- Balgeh Shir Location within Iran
- Coordinates: 36°07′10″N 48°46′03″E﻿ / ﻿36.11944°N 48.76750°E
- Country: Iran
- Province: Zanjan
- County: Khodabandeh
- District: Do Tappeh
- Rural District: Tup Qarah

Population (2016)
- • Total: 1,079
- Time zone: UTC+3:30 (IRST)

= Balgeh Shir =

Village in Zanjan province, Iran

Balgeh Shir (بلگه شير) (Note: Also romanized as Balgeh Shīr; also known as Balgashīr, Balgekh-Shir, Balkeh Shīr, and Bilkehshīr) is a village in Tup Qarah Rural District of Do Tappeh District in Khodabandeh County, Zanjan province, Iran.

==Demographics==
===Population===
At the time of the 2006 National Census, the village's population was 1,499 in 275 households, when it was in Howmeh Rural District of the Central District.
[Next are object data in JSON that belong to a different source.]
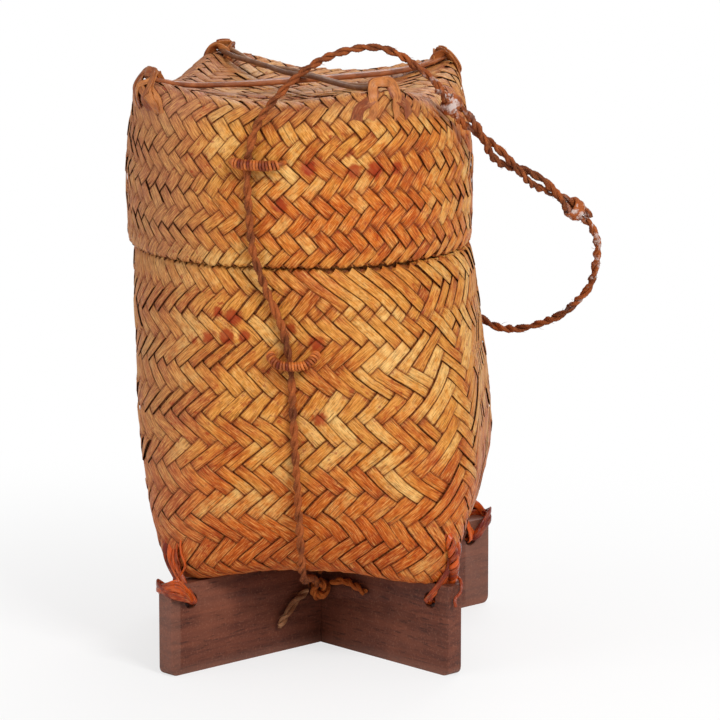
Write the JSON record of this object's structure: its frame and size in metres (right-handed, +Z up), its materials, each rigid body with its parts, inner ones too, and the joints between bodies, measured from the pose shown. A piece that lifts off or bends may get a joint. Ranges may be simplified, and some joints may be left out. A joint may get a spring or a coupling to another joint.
{
  "type": "sticky rice basket",
  "caption": "Tall double-walled plaited cane basket with a lift-off lid, a crossed-plank wooden foot and a carrying cord, for steamed sticky rice.",
  "frame": {"origin": "on the floor, at the crossing of the two foot planks", "axes": "+Z up the basket, -Y the side that faces the viewer with the cord's front rings, +X to the viewer's right, where the cord's loop hangs; the foot planks run at 45 degrees to X and Y"},
  "size_m": [0.198, 0.1604, 0.2593],
  "materials": {
    "foot_wood": "bare dark wood, worn edges",
    "outer_weave": "satin plaited cane strips, tan with orange and brown stains",
    "inner_weave": "matt plaited cane strips, pale",
    "lid_weave": "satin plaited cane strips, tan to orange",
    "lid_lining": "matt plaited cane strips, pale",
    "cane": "satin split cane",
    "dark_cane": "satin thin cane",
    "lashing_cane": "satin split cane, red brown",
    "twine": "two-ply twisted cord, rust brown"
  },
  "bodies": {
    "basket": {"foot_plank_lower": "foot_wood", "foot_plank_upper": "foot_wood", "body_outer_basket": "outer_weave", "body_inner_basket": "inner_weave", "carry_cord_front": "twine", "carry_cord_back": "twine", "cord_knot": "twine", "cord_tail_right": "twine", "cord_tail_left": "twine", "lashing_front_left": "lashing_cane", "lashing_front_right": "lashing_cane", "lashing_back_right": "lashing_cane", "lashing_back_left": "lashing_cane", "body_ring_front": "dark_cane", "body_ring_front_winding": "cane", "body_ring_back": "dark_cane", "body_ring_back_winding": "cane"},
    "lid": {"lid_outer_basket": "lid_weave", "lid_inner_basket": "lid_lining", "lid_stay_thick": "cane", "lid_stay_thin_left": "dark_cane", "lid_stay_thin_right": "dark_cane", "lid_ear_front_left": "cane", "lid_ear_front_right": "cane", "lid_ear_back_right": "cane", "lid_ear_back_left": "cane", "lid_ring_front": "dark_cane", "lid_ring_front_winding": "cane", "lid_ring_back": "dark_cane", "lid_ring_back_winding": "cane", "splice_binding_upper": "twine", "splice_binding_lower": "twine"}
  },
  "joints": [
    {"name": "lid_lift", "type": "slide", "parent": "basket", "child": "lid", "axis": [0, 0, 1], "range_m": [0, 0.1], "deforming": ["carry_cord_front", "carry_cord_back"]}
  ]
}
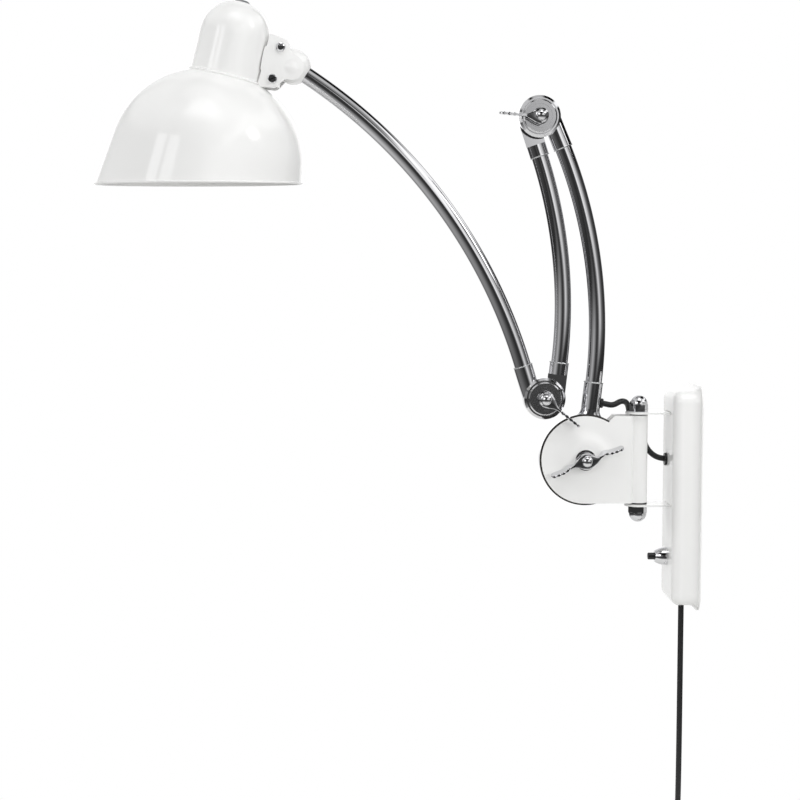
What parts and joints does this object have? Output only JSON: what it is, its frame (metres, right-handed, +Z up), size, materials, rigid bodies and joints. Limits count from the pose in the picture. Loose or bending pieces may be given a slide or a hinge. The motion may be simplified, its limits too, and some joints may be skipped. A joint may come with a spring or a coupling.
{
  "type": "articulating wall lamp",
  "caption": "Wall lamp with a domed shade on a ball joint at the end of three curved folding arms, swivelling from a slim wall box.",
  "frame": {"origin": "centre of the wall fixing, in the plane of the wall", "axes": "+Z up, the lamp reaches out along -X from the wall at X = 0, the clamp nuts face -Y"},
  "size_m": [0.6176, 0.204, 1.0828],
  "materials": {
    "white_lacquer": "gloss",
    "chrome": "polished",
    "zinc_steel": "satin",
    "dark_fibre": "matte",
    "black_plastic": "gloss",
    "black_pvc": "satin",
    "nylon": "matte",
    "opal_glass": "gloss",
    "bulb_shell": "satin"
  },
  "bodies": {
    "wall_mount": {"wall_cover": "white_lacquer", "wall_plate": "zinc_steel", "cover_screws": "zinc_steel", "hinge_bracket": "white_lacquer", "bracket_rivets": "zinc_steel", "hinge_pin": "zinc_steel", "hinge_nuts": "chrome", "hinge_washers": "dark_fibre", "push_switch": "black_plastic", "switch_bell": "chrome", "terminal_block": "black_plastic", "wall_grommet": "black_pvc", "cord_gland": "black_pvc", "mains_cord": "black_pvc", "cord_coil": "black_pvc", "cord_tail": "black_pvc", "cord_tie": "black_plastic", "plug_body": "black_plastic", "plug_pins": "zinc_steel"},
    "button": {"switch_button": "black_plastic"},
    "swivel": {"swivel_cheeks": "white_lacquer", "barrel_bushes": "nylon", "base_bolt": "chrome", "base_washers": "chrome", "friction_rings": "dark_fibre", "link_flex": "black_pvc"},
    "base_nut": {"base_wing_nut": "chrome"},
    "lower_arm": {"pivot_drum": "chrome", "arm_1_tube": "chrome", "arm_1_elbow": "chrome", "arm_1_grommet": "black_pvc", "elbow_1_cap": "chrome"},
    "middle_arm": {"arm_2_tube": "chrome", "arm_2_upper_elbow": "chrome", "arm_2_lower_elbow": "chrome", "elbow_bolts": "chrome", "elbow_washers": "dark_fibre"},
    "upper_nut": {"elbow_1_wing_nut": "chrome"},
    "lower_nut": {"elbow_2_wing_nut": "chrome"},
    "upper_arm": {"arm_3_tube": "chrome", "arm_3_elbow": "chrome", "elbow_2_cap": "chrome"},
    "ball": {"head_ball": "white_lacquer"},
    "head": {"lamp_cap": "white_lacquer", "cap_finial": "chrome", "support_rod": "zinc_steel", "shade": "white_lacquer", "shade_ring": "black_plastic", "lampholder": "black_plastic", "bulb_glass": "opal_glass", "bulb_cap": "bulb_shell", "clamp_plate_near": "white_lacquer", "clamp_plate_far": "white_lacquer", "clamp_saddle": "white_lacquer", "clamp_screws": "chrome", "saddle_screw": "zinc_steel"}
  },
  "joints": [
    {"name": "button_press", "type": "slide", "parent": "wall_mount", "child": "button", "axis": [1, 0, 0], "range_m": [0, 0.0025], "stiffness_N_per_m": 900, "springref_m": -0.001},
    {"name": "swivel_turn", "type": "hinge", "parent": "wall_mount", "child": "swivel", "pos_m": [-0.0591, 0, 0.039], "axis": [0, 0, 1], "range_deg": [-80, 80], "deforming": ["link_flex"]},
    {"name": "lower_arm_tilt", "type": "hinge", "parent": "swivel", "child": "lower_arm", "pos_m": [-0.1157, 0, 0.039], "axis": [0, 1, 0], "range_deg": [-75, 12], "deforming": ["link_flex"]},
    {"name": "middle_arm_fold", "type": "hinge", "parent": "lower_arm", "child": "middle_arm", "pos_m": [-0.16504, 0, 0.3902], "axis": [0, 1, 0], "range_deg": [-2, 120]},
    {"name": "upper_arm_fold", "type": "hinge", "parent": "middle_arm", "child": "upper_arm", "pos_m": [-0.15794, 0, 0.10246], "axis": [0, 1, 0], "range_deg": [-110, 20]},
    {"name": "ball_spin", "type": "hinge", "parent": "upper_arm", "child": "ball", "pos_m": [-0.41523, 0, 0.44011], "axis": [-0.8377, 0, 0.5461], "range_deg": [-90, 90]},
    {"name": "head_tilt", "type": "hinge", "parent": "ball", "child": "head", "pos_m": [-0.41523, 0, 0.44011], "axis": [0, 0.9995, 0.0332], "range_deg": [-38, 100]},
    {"name": "base_nut_turn", "type": "hinge", "parent": "swivel", "child": "base_nut", "pos_m": [-0.1157, 0, 0.039], "axis": [0, 1, 0], "range_deg": [-60, 60]},
    {"name": "upper_nut_turn", "type": "hinge", "parent": "middle_arm", "child": "upper_nut", "pos_m": [-0.16504, 0, 0.3902], "axis": [0, 1, 0], "range_deg": [-180, 180]},
    {"name": "lower_nut_turn", "type": "hinge", "parent": "middle_arm", "child": "lower_nut", "pos_m": [-0.15794, 0, 0.10246], "axis": [0, 1, 0], "range_deg": [-180, 180]}
  ]
}
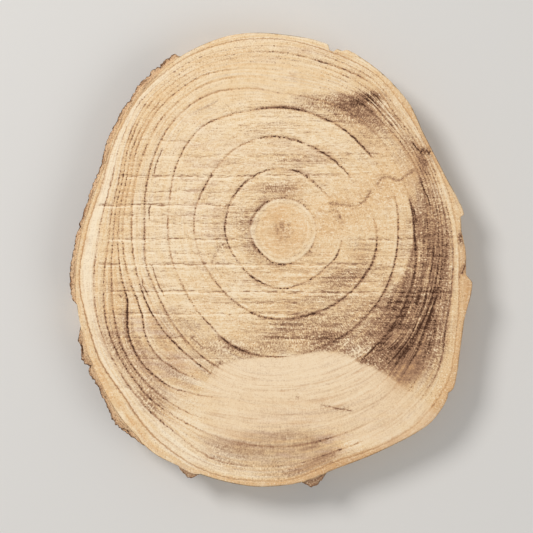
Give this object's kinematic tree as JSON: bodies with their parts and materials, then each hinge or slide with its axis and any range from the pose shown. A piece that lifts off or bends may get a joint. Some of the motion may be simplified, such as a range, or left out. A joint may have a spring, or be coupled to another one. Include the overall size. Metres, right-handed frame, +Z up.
{
  "type": "wood slice",
  "caption": "Thin round slice sawn across a small tree trunk, with growth rings, saw marks and strips of bark on its rim.",
  "frame": {"origin": "on the surface it lies on, under the middle of the outline's box", "axes": "+Z up out of the sawn face, +Y along the longer width (up in the picture), +X across it (right in the picture)"},
  "size_m": [0.1216, 0.1374, 0.014],
  "materials": {
    "wood": "rough sawn end grain, dry and unfinished, matt, with brown stains",
    "bark": "rough dry brown bark with a tan inner layer, matt"
  },
  "bodies": {
    "root": {"wood_slice": "wood"}
  },
  "joints": []
}
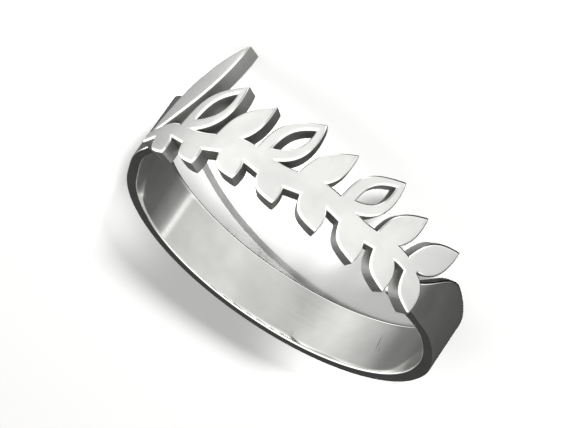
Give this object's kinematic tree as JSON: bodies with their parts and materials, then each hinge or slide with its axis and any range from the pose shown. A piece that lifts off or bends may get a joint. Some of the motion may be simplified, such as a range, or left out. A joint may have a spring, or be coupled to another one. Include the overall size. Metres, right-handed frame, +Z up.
{
  "type": "name ring",
  "caption": "Polished silver finger ring: a flat band whose widened shoulders carry a curved front panel, cut through as a leafy branch where a name would be.",
  "frame": {"origin": "middle of the bounding box, on the surface that the ring lies on", "axes": "+Z up from that surface, -Y towards the pierced panel, and the branch grows towards -X; the finger's axis leans about 10 degrees from +Z, because the tall leaf's tip stands past the band's far rim"},
  "size_m": [0.0188, 0.02, 0.0074],
  "materials": {
    "polished_silver": "polished sterling silver"
  },
  "bodies": {
    "root": {"ring": "polished_silver"}
  },
  "joints": []
}
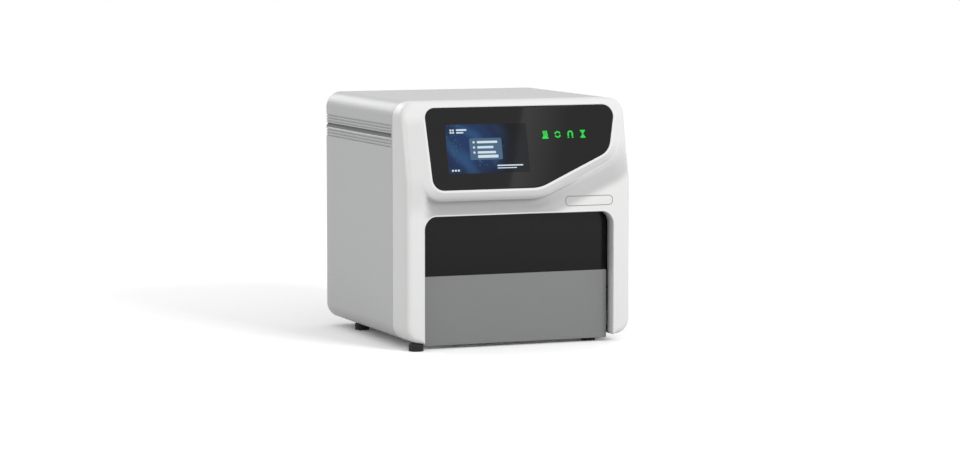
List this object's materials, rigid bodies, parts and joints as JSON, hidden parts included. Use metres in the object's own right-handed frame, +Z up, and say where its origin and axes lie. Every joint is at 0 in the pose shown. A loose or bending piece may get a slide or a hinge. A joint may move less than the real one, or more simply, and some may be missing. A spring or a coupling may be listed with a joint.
{
  "type": "nucleic acid extractor",
  "caption": "Bench-top magnetic rod nucleic acid extractor with a leaning display, tinted window, loading drawer, heated plate deck and a lifting processing head.",
  "frame": {"origin": "centre of the bounding box's underside, where the feet stand", "axes": "+Z up, -Y out of the front with the display and drawer, +X to the right seen from the front"},
  "size_m": [0.424, 0.43, 0.429],
  "materials": {
    "cover": "satin",
    "bezel": "satin moulded",
    "display": "gloss",
    "window": "gloss tinted",
    "drawer_grey": "satin",
    "frame_metal": "brushed",
    "zinc": "zinc plated",
    "dark_plastic": "matte",
    "motor": "satin black",
    "board": "solder resist",
    "white_plastic": "matte",
    "rubber": "matte",
    "shaft": "ground steel",
    "anodised": "black anodised",
    "lamp": "clear",
    "rear_paint": "fine texture"
  },
  "bodies": {
    "chassis": {"housing_cover": "cover", "front_bezel": "bezel", "display_glass": "display", "screen_module": "motor", "lamp_board": "board", "view_window": "window", "base_plate": "zinc", "left_frame": "frame_metal", "right_frame": "frame_metal", "bulkhead": "frame_metal", "rear_panel": "rear_paint", "rubber_feet": "rubber", "fan_frame": "dark_plastic", "fan_guard": "shaft", "mains_inlet": "dark_plastic", "switch_housing": "dark_plastic", "data_ports": "zinc", "power_supply": "zinc", "main_board": "board", "driver_board": "board", "uv_lamp": "lamp", "uv_lamp_holders": "white_plastic", "slide_fixed": "zinc", "drawer_motor": "motor", "gantry_rails": "zinc", "gantry_motor": "motor", "housing_screws": "zinc"},
    "fan": {"fan_rotor": "dark_plastic"},
    "fuses": {"fuse_drawer": "dark_plastic"},
    "rocker": {"power_rocker": "dark_plastic"},
    "drawer": {"drawer_front": "drawer_grey", "drawer_tray": "zinc", "plate_deck": "anodised", "heater_blocks": "frame_metal", "drawer_rack": "white_plastic", "slide_inner": "zinc"},
    "slides": {"slide_middle": "zinc"},
    "pinion": {"drive_pinion": "white_plastic"},
    "gantry": {"gantry_frame": "frame_metal", "lift_rails": "zinc", "lift_motor": "motor"},
    "gantry_drive": {"gantry_screw": "shaft"},
    "lift": {"lift_plate": "frame_metal", "sleeve_frame": "anodised", "guide_shafts": "shaft", "magnet_motor": "motor"},
    "lift_drive": {"lift_screw": "shaft"},
    "magnets": {"magnet_carrier": "frame_metal", "magnet_rods": "shaft"},
    "magnet_drive": {"magnet_screw": "shaft"}
  },
  "joints": [
    {"name": "drawer_slide", "type": "slide", "parent": "chassis", "child": "drawer", "axis": [0, -1, 0], "range_m": [0, 0.185]},
    {"name": "slide_extend", "type": "slide", "parent": "chassis", "child": "slides", "axis": [0, -1, 0], "range_m": [0, 0.0925]},
    {"name": "pinion_spin", "type": "hinge", "parent": "chassis", "child": "pinion", "pos_m": [-0.164, -0.15, 0.0748], "axis": [1, 0, 0], "continuous": true},
    {"name": "gantry_slide", "type": "slide", "parent": "chassis", "child": "gantry", "axis": [0, -1, 0], "range_m": [0, 0.045]},
    {"name": "gantry_screw_spin", "type": "hinge", "parent": "chassis", "child": "gantry_drive", "pos_m": [0.15, 0, 0.182], "axis": [0, 1, 0], "continuous": true},
    {"name": "lift_slide", "type": "slide", "parent": "gantry", "child": "lift", "axis": [0, 0, -1], "range_m": [0, 0.05]},
    {"name": "lift_screw_spin", "type": "hinge", "parent": "gantry", "child": "lift_drive", "pos_m": [0, 0.0004, 0.2], "axis": [0, 0, 1], "continuous": true},
    {"name": "magnet_slide", "type": "slide", "parent": "lift", "child": "magnets", "axis": [0, 0, -1], "range_m": [0, 0.06]},
    {"name": "magnet_screw_spin", "type": "hinge", "parent": "lift", "child": "magnet_drive", "pos_m": [0, -0.0671, 0.2], "axis": [0, 0, 1], "continuous": true},
    {"name": "fan_spin", "type": "hinge", "parent": "chassis", "child": "fan", "pos_m": [-0.105, 0.197, 0.334], "axis": [0, 1, 0], "continuous": true},
    {"name": "power_switch", "type": "hinge", "parent": "chassis", "child": "rocker", "pos_m": [-0.145, 0.208, 0.12], "axis": [1, 0, 0], "range_deg": [0, 20]},
    {"name": "fuse_drawer_slide", "type": "slide", "parent": "chassis", "child": "fuses", "axis": [0, 1, 0], "range_m": [0, 0.014]}
  ],
  "couplings": [
    {"joint": "slide_extend", "follows": "drawer_slide", "ratio": 0.5},
    {"joint": "pinion_spin", "follows": "drawer_slide", "rad_per_m": -92.593},
    {"joint": "gantry_screw_spin", "follows": "gantry_slide", "rad_per_m": 785.4},
    {"joint": "lift_screw_spin", "follows": "lift_slide", "rad_per_m": 785.4},
    {"joint": "magnet_screw_spin", "follows": "magnet_slide", "rad_per_m": 785.4}
  ]
}
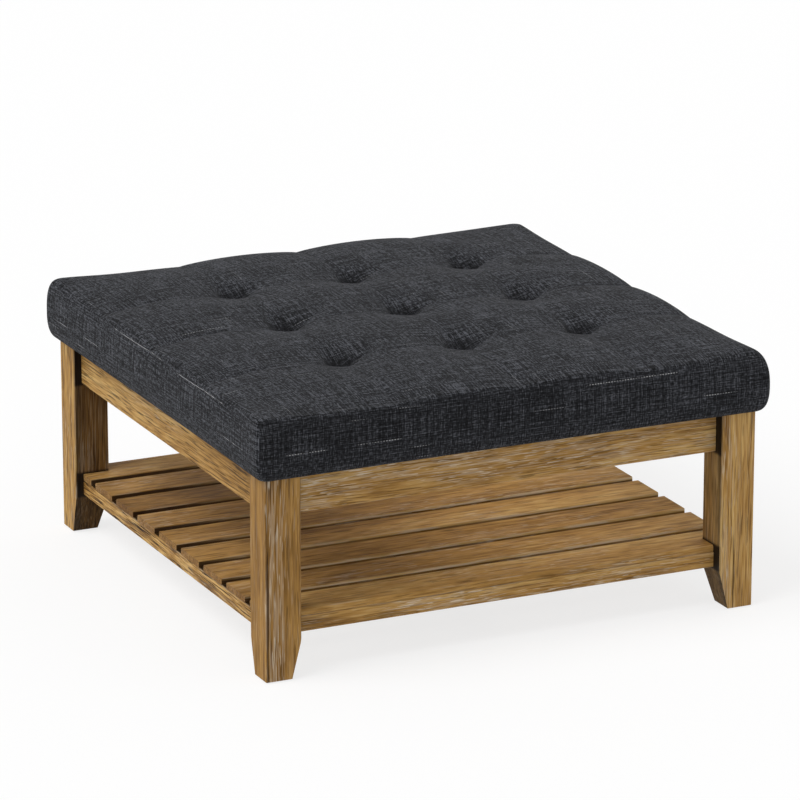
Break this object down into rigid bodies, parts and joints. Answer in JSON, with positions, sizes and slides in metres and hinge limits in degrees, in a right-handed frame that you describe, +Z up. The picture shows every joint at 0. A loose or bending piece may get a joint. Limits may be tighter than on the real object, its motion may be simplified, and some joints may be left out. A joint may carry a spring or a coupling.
{
  "type": "ottoman coffee table",
  "caption": "Square ottoman coffee table: tufted fabric cushion on a wooden frame with tapered legs and an open slatted shelf below.",
  "frame": {"origin": "on the floor, under the middle of the table", "axes": "+X to the right along the front, +Y to the back, +Z up; the front and back aprons are set further in than the side aprons"},
  "size_m": [0.965, 0.965, 0.4829],
  "materials": {
    "limed_pine": "matte",
    "bare_pine": "matte",
    "plywood": "matte",
    "foam": "matte",
    "charcoal_linen": "matte",
    "dust_cloth": "matte",
    "twine": "matte",
    "zinc_steel": "satin",
    "glide_plastic": "matte"
  },
  "bodies": {
    "root": {"leg_front_left": "limed_pine", "leg_front_right": "limed_pine", "leg_back_left": "limed_pine", "leg_back_right": "limed_pine", "apron_front": "limed_pine", "apron_back": "limed_pine", "apron_left": "limed_pine", "apron_right": "limed_pine", "shelf_rail_front": "limed_pine", "shelf_rail_back": "limed_pine", "shelf_rail_left": "limed_pine", "shelf_rail_right": "limed_pine", "shelf_slat_1": "limed_pine", "shelf_slat_2": "limed_pine", "shelf_slat_3": "limed_pine", "shelf_slat_4": "limed_pine", "shelf_slat_5": "limed_pine", "shelf_slat_6": "limed_pine", "shelf_slat_7": "limed_pine", "shelf_slat_8": "limed_pine", "shelf_slat_9": "limed_pine", "seat_brace": "bare_pine", "shelf_centre_rail": "bare_pine", "corner_block_front_left": "bare_pine", "corner_block_front_right": "bare_pine", "corner_block_back_left": "bare_pine", "corner_block_back_right": "bare_pine", "shelf_block_front_left": "bare_pine", "shelf_block_front_right": "bare_pine", "shelf_block_back_left": "bare_pine", "shelf_block_back_right": "bare_pine", "seat_board": "plywood", "foam_block": "foam", "cushion_cover": "charcoal_linen", "dust_cover": "dust_cloth", "tuft_cords": "twine", "hanger_bolts": "zinc_steel", "hanger_washers": "zinc_steel", "hanger_nuts": "zinc_steel", "shelf_bolts": "zinc_steel", "seat_screws": "zinc_steel", "tuft_anchors": "zinc_steel", "foot_glides": "glide_plastic"}
  },
  "joints": []
}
The following census in 2011 counted 1,353 people in 347 households. The 2016 census measured the population of the village as 1,079 people in 278 households.

In 2020, the rural district was separated from the district in the formation of Do Tappeh District and Balgeh Shir was transferred to Tup Qarah Rural District created in the new district.